• The problem
Word for word, restate the lines from the start of the data below through the line containing "# Doors, modelled".

• Provided material
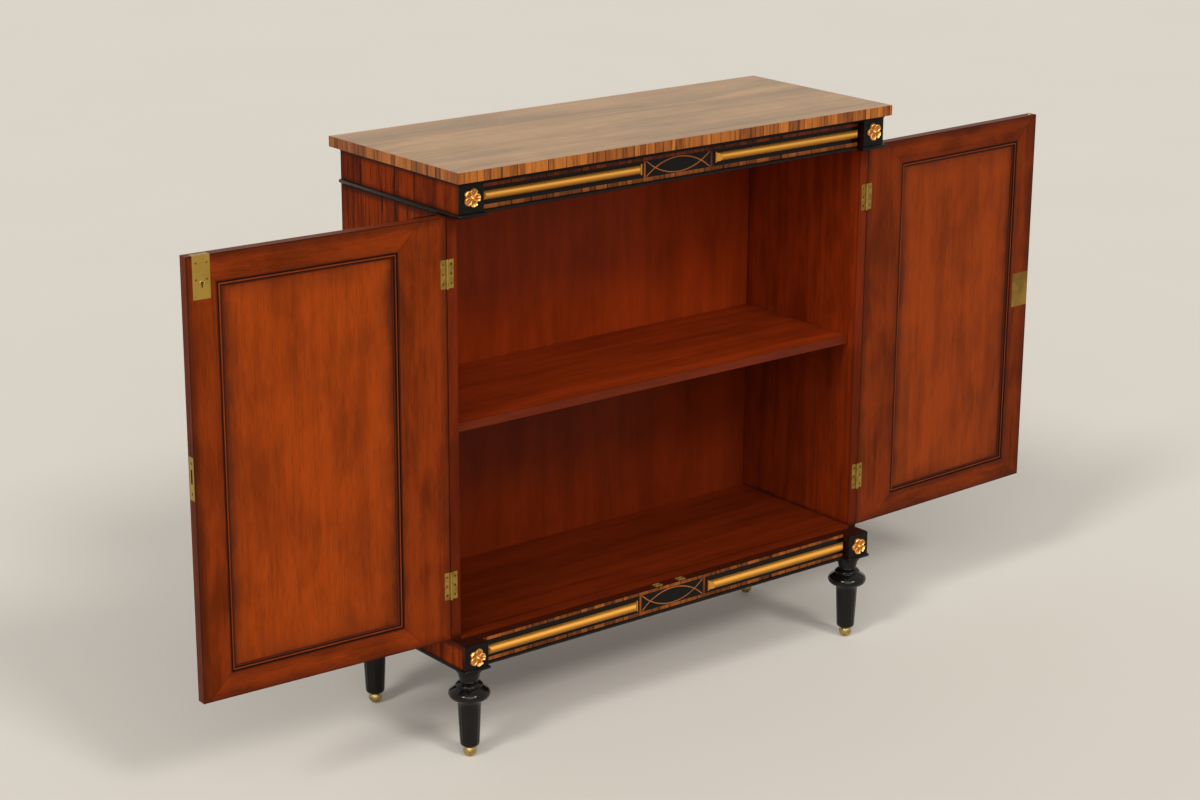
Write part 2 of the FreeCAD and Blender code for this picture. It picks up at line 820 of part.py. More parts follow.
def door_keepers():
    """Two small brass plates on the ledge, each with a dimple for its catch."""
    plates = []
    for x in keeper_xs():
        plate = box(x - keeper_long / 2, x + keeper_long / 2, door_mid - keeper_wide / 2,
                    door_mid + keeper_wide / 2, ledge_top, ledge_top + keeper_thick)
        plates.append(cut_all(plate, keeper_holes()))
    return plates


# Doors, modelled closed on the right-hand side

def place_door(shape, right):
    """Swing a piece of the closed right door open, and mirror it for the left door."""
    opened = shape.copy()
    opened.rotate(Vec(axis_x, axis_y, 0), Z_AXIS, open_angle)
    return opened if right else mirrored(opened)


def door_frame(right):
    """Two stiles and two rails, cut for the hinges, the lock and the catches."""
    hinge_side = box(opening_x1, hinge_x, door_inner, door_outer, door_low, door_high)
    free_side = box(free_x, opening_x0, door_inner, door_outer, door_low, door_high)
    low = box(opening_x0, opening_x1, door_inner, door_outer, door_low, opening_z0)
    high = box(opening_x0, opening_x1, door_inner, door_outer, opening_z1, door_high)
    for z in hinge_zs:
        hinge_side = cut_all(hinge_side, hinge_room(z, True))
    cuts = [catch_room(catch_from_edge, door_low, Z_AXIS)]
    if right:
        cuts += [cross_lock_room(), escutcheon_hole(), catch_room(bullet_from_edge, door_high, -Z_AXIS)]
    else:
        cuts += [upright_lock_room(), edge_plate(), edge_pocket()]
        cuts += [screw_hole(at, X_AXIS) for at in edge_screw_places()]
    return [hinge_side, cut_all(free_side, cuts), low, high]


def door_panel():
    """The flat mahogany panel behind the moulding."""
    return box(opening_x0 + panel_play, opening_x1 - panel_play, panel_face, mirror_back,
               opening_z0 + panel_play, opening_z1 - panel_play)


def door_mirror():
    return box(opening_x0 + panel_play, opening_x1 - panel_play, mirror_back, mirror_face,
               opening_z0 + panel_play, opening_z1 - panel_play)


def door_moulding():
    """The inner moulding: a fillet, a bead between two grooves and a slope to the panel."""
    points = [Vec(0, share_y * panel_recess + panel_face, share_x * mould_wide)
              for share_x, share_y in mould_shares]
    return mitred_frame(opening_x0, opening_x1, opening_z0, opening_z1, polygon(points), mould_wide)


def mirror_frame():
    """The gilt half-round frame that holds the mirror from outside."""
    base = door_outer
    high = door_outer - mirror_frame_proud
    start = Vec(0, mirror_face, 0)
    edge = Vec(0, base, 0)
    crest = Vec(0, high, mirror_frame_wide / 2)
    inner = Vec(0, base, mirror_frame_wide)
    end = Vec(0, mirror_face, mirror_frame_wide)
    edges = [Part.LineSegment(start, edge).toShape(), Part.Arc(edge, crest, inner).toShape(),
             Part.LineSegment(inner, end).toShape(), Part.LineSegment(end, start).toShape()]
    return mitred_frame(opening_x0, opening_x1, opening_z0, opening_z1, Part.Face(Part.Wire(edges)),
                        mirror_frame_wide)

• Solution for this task
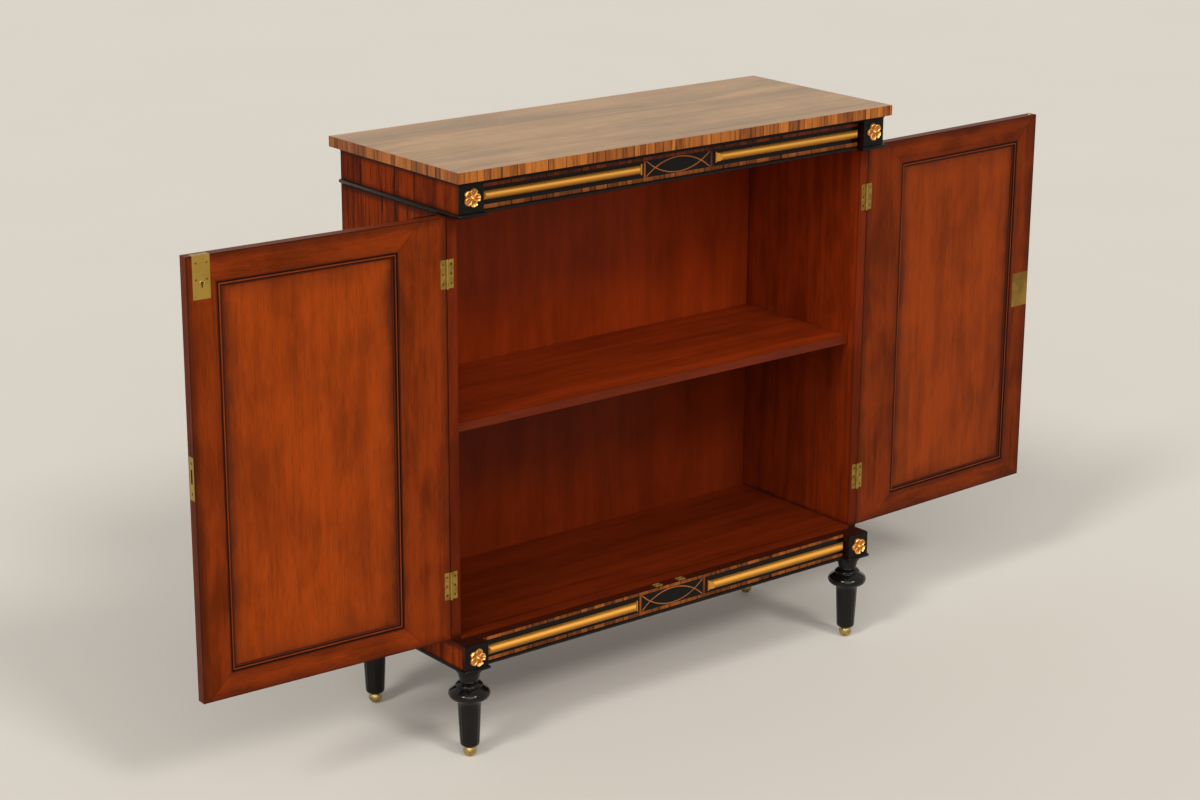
Write part 2 of the FreeCAD and Blender code for this picture. It picks up at line 820 of part.py. More parts follow.
def door_keepers():
    """Two small brass plates on the ledge, each with a dimple for its catch."""
    plates = []
    for x in keeper_xs():
        plate = box(x - keeper_long / 2, x + keeper_long / 2, door_mid - keeper_wide / 2,
                    door_mid + keeper_wide / 2, ledge_top, ledge_top + keeper_thick)
        plates.append(cut_all(plate, keeper_holes()))
    return plates


# Doors, modelled closed on the right-hand side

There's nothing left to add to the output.